На другой день он уехал в Москву для переговоров с новыми сотрудниками газеты, а я остался в Бутове. Бродя по тропинкам, о которых мне рассказывал отец, в лабиринте из густо насаженного ельника, мимо дачи, где мы жили одиннадцать лет тому назад, я ловил неуловимое светлое платье, ускользавшее между белыми березовыми стволами, прозрачную и легкую тень моей матери. Ее незримым присутствием было полно Бутово. Прикасаясь к шершавой коре дерева, я думал, что, может быть, к этому дереву прикасалась она; садясь на старую, покосившуюся скамейку, израненную инициалами и датами, я старался представить себе, как она сидела, тоненькая и легкая, в длинном, старомодном платье, пока я играл у ее ног; купаясь в пруду, я видел, как здесь, в этой же черной и холодной воде, под этими же низко нависшими ивами, она, завязав свои темные косы красным платком, плыла и, нарвав длинные, скользкие стебли желтых кувшинок, возвращалась к уходящим в воду, шатким купальным мосткам. Я приказывал моей памяти воскресить те минуты, когда я, полуторагодовалый мальчик, спотыкаясь шел по усыпанной песком дорожке и цеплялся за ее руку, ту секунду, когда я впервые в сумерках увидел в траве упавшую с неба звезду, фосфорический блеск светляка, но память была бессильна и образы, возникавшие в ней, оставались бесплотными и нереальными.

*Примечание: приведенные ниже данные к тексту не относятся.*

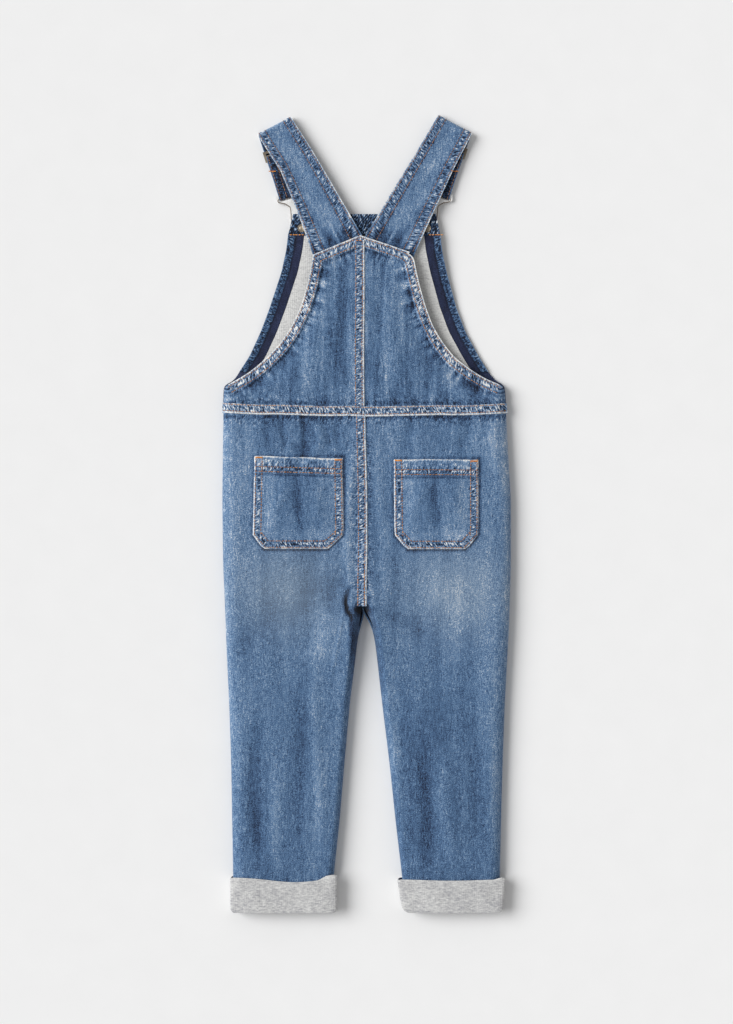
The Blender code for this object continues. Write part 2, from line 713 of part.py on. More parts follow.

Мои одинокие прогулки в поисках улетающего белого платья были для меня самым большим и самым острым наслаждением.
В мемуарной литературе о моем отце многие страницы посвящены моей матери. О ней пишут все, кто встречался в те годы с Леонидом Андреевым, — Горький, Вересаев, Телешов, Зайцев, брат отца Павел Николаевич. Ее все любили, признавая за нею большое влияние, которое она имела не только на Андреева-человека, но и на Андреева-писателя. В посвящении «Жизни Человека» отец пишет: «Светлой памяти моего друга, моей жены, посвящаю рту вещь, последнюю, над которой мы работали вместе».

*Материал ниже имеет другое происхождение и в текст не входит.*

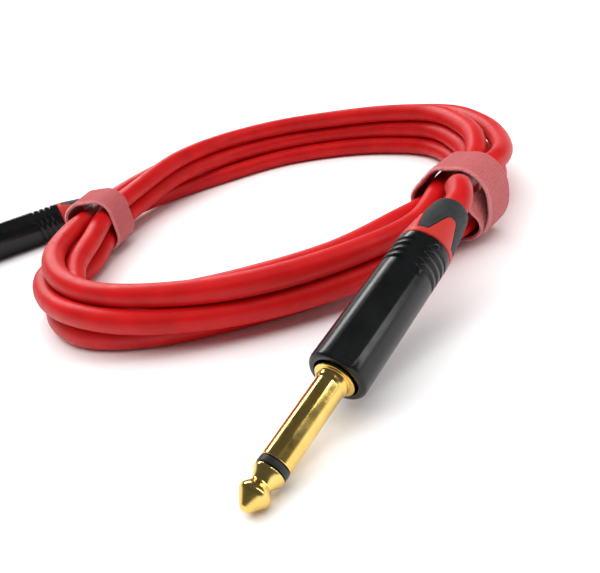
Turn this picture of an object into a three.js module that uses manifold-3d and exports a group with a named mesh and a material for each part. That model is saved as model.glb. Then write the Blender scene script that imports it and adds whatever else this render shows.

Горький пишет о моей матери:
«Она прекрасно поняла необходимость материнского, бережного отношения к Андрееву, сразу и глубоко почувствовала значение его таланта и мучительные колебания его настроений. Она — из тех редких женщин, которые, умея быть страстными любовницами, не теряют способности любить любовью матери, — Эта двойная любовь вооружила ее тонким чутьем, и она прекрасно разбиралась в подлинных жалобах его души и звонких словах капризного настроения минуты».
И дальше:
«Обладая в высокой степени чувством уважения к себе самой, она могла — если это только было нужно ей — показать себя настойчивой, даже неколебимой. У нее был тонко развит вкус к музыке слова, к форме речи. Маленькая, гибкая, она была изящна, а иногда как-то по-детски важна, — я прозвал ее «Дама Шура», Это очень нравилось ей».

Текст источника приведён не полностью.